Businesses that understand pricing models before entering vendor discussions negotiate better, budget more accurately, and avoid the mid-year upgrade surprises that derail technology investments. Before signing any software contract — whether a ₹999/year subscription or a multi-lakh enterprise agreement — run through these questions first:

  • Does the pricing model match your current stage, not just your projected growth?
  • Are GST compliance, e-invoicing, and India-specific features included, or billed as add-ons?
  • What triggers a tier upgrade, and what does that cost look like in year two or three?
  • Have you accounted for implementation, training, and support in your total budget?

The difference between a smart software investment and a regrettable one usually comes down to how thoroughly these questions were asked upfront.

Frequently Asked Questions

What is an enterprise pricing model?

An enterprise pricing model is a structured approach to pricing software for large or complex organizations, typically involving tiered, per-user, usage-based, or custom contract structures rather than a fixed price. Unlike SMB self-service pricing, enterprise models are negotiated and include custom terms, volume discounts, and multi-stakeholder approval.

What are the most common software pricing models?

The main models are flat-rate, subscription-based, tiered or feature-based, per-user, usage-based, freemium, and custom enterprise pricing. Most vendors combine two or more of these — for example, a tiered subscription with usage-based overage charges for transactions above a set limit.

Which enterprise software pricing model is best for a small or mid-sized business?

Subscription-based or tiered pricing generally works best for MSMEs — it offers cost predictability, lower upfront investment, and a clear upgrade path.

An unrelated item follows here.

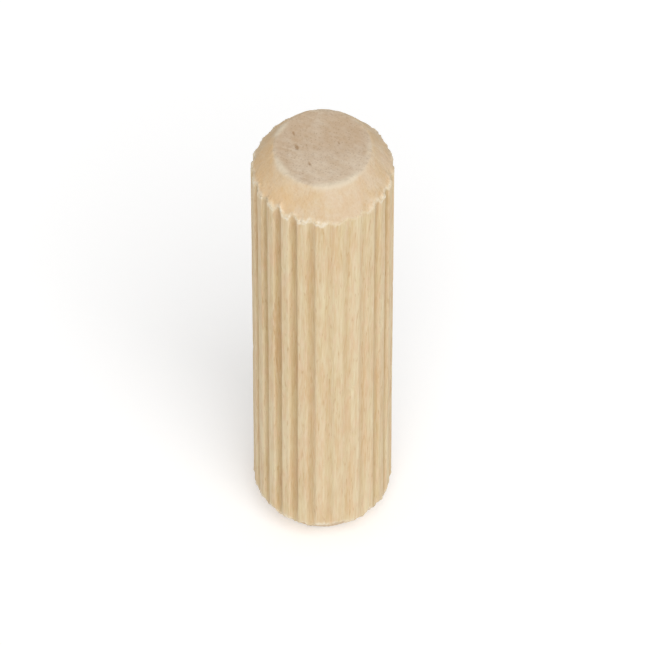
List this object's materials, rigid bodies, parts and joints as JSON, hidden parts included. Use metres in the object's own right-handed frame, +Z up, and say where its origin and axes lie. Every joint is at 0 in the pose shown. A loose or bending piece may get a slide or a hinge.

Confirm that the base plan includes compliance features relevant to your geography (GST and e-invoicing for Indian businesses) before committing.

What hidden costs should I watch out for in enterprise software pricing?

Common hidden costs include:

  • Implementation and setup fees
  • Training charges
  • Integration costs with existing systems
  • Compliance module add-ons
  • Annual maintenance fees for on-premise software
  • Early termination penalties

These can easily exceed the first year's advertised license fee.

How is subscription pricing different from a perpetual licence?

Subscription pricing involves recurring fees that typically include software updates, cloud hosting, and vendor-managed infrastructure. A perpetual license is a one-time purchase, but the buyer manages infrastructure and pays separately for maintenance, upgrades, and support — which SAP, for example, prices at 22% of license cost per year.

What factors should I consider when budgeting for enterprise software in India?

Factor in user count, required modules, deployment model (cloud vs. on-premise), implementation complexity, and vendor support quality. GST compliance is non-negotiable — confirm whether IRP integration and IRN generation are included in the base plan, as this is mandatory above ₹5 crore aggregate turnover.